La mujer que criaba insectos
Los artrópodos eran para Maria Merian mucho más que un recurso utilizado para dotar de vida a las pinturas de flores. Y no los quería muertos
A principios del siglo xviii se publicaba un libro que causaba furor en toda Europa: Metamorphosis Insectorum Surinamensium. Las imágenes allí recogidas mostraban las transformaciones de los insectos de Surinam en unas maravillosas láminas llenas de vida, ricas en matices, fascinantes en cada trazo, en cada color vibrante. De hecho y a pesar de su exactitud y de la capacidad de observación infinita de la autora, nada tenían que ver con la taxonomía obsesiva del que sería uno de los tratados naturalistas más importantes de la Ilustración, el Systema Naturae, de Carl Linnaeus, aparecido en 1735: un catálogo botánico diseñado para incluir todas las especies del planeta, incluso aquellas aún no conocidas entre los europeos. Las láminas de la naturalista de origen alemán Maria Sibylla Merian eran pequeñas obras de arte, reflexiones simbólicas incluso —siguiendo la costumbre de la época—; dibujos bellísimos que subrayaban, no obstante, la precisión en las reflexiones de entomólogo —insectos a tamaño real entre las plantas que habitan—. Una cosa llamaba en especial la atención de este trabajo: eran obra de una mujer. ¿Una mujer que pintaba insectos y, más aún, que los criaba y los observaba?
Las láminas de Merian eran pequeñas obras de arte, reflexiones simbólicas, dibujos bellísimos
Tal vez por este motivo, y a pesar del éxito que alcanzó en su tiempo Merian como naturalista, el XIX y sus exclusiones victorianas la convirtieron en otra inocua bodegonista, como tantas de las mujeres que entonces se dedicaron a la pintura de frutas y flores, “arte para señoritas”, notas del natural tomadas a veces en el paseo durante los ratos de ocio. Pese a todo, los insectos —o las ranas— eran para Merian mucho más que el típico recurso utilizado para dotar de vida a las pinturas de flores. Y no los quería muertos además, especímenes variados y extraños que iban llegando al excitante mercado de Ámsterdam en el XVII, ciudad en la cual la artista se establecía tras haber abandonado al marido. Frustrada ante la imposibilidad de observar los animales disecados, decidía criar sus propios insectos con el fin de poder dar cuenta de las metamorfosis, al observarlos con el cuidado de una científica —lo que era en realidad—. ¿Qué más daba que su educación no la hubiera permitido triunfar en la gran pintura al óleo, como les ocurre a menudo a las mujeres? Su arte era el medio, nunca el fin, si bien llamara la atención por la belleza y por las connotaciones metafóricas de cada hoja y cada ser vivo.

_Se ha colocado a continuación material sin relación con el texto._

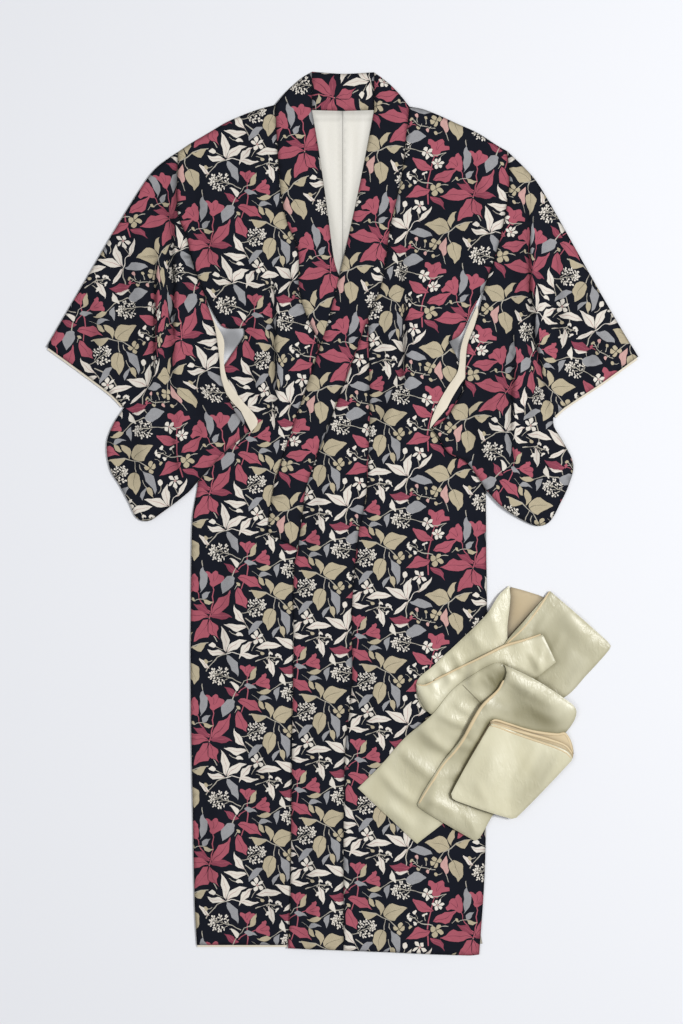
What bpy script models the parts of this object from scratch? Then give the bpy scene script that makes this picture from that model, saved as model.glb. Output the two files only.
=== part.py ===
# Lined kimono laid flat, left front over right front, with its half-width sash folded on the skirt.
# X runs across the garment, Y from the hem up to the neck, Z up from the surface that it lies on.
# "left" and "right" in the names are the wearer's, so a left piece lies on the +X side.

import math

import bpy
from mathutils import Vector
from mathutils.geometry import delaunay_2d_cdt

MM = 0.001

# Cloth thicknesses, in millimetres.
CLOTH = 1.5  # silk face and its lining together
COLLAR = 2.2  # the collar is folded over on itself
LINING = 1.0
SASH = 2.4  # face, stiffener and lining

# Clearances, in millimetres.
SEAM_GAP = 0.3
LAY_GAP = 0.3

# Heights of the undersides of the layers, in millimetres above the surface.
BACK_BASE = 0.0
FRONT_BASE = BACK_BASE + CLOTH + LAY_GAP
COLLAR_BASE = FRONT_BASE + LINING + LAY_GAP
OVERLAP_BASE = COLLAR_BASE + COLLAR + LAY_GAP
SLEEVE_LIFT = FRONT_BASE + CLOTH + 2 * LAY_GAP
SLEEVE_FRONT = COLLAR_BASE

# Mesh cells across and along the garment, in millimetres.
FINE_CELL = (16, 46)
WALL_CELL = (24, 45)
STRIP_CELL = (10, 20)
COARSE_CELL = (90, 110)
SASH_CELL = (19, 19)
OUTLINE_STEP = 24

# Where the folded-over left front lies on the right one: X and Y at which its height runs down.
OVERLAP_X = (150, 215)
COVERED_X = (-124, -96)  # the right front lies flat past these, where the left one covers it
COVERED_Y = (180, 330)  # and below these
OVERLAP_Y = (430, 520)
# Past the back's neck edge the collar runs down to the surface between these Y.
NECK_DROP_Y = (742, 780)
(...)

Quizás fue ese instinto de observación el que la empujó a hacer realidad su sueño último siendo ya una mujer mayor. Con 52 años cumplidos, y después de haber reunido el suficiente dinero con la venta de sus trabajos, se embarcaba en una aventura radical incluso para un hombre en esa época: partía junto a su hija hacia Surinam, la colonia holandesa que exigía de los viajeros una travesía larga —casi dos meses—. Acosada por las difíciles condiciones de vida —entre otras, las temibles enfermedades tropicales, que acabarían por minar su salud y adelantar su regreso a Ámsterdam—, fue capaz de llevar a cabo uno de sus más ambiciosos proyectos desde la observación directa, el mencionado Metamorphosis Insectorum Surinamensium, donde dejaba constancia de su destreza como artista y su habilidad como científica. Sus trabajos, bellos, rigurosos y coloreados a mano —siempre salpicados, además, de reflexiones sobre lo despiadado en la región del colonialismo de los Países Bajos—, pasaron a formar parte de las colecciones reales inglesas, adquiridos por Jorge III. Se pueden admirar en Londres hasta el otoño, prueba inequívoca de la pericia de otra mujer a menudo obviada que, contradiciendo todo pronóstico de género, dedicó su vida a criar insectos.
Maria Merian’s Butterflies. The Queen’s Gallery. Palacio de Buckingham. Londres. Hasta el 9 de octubre.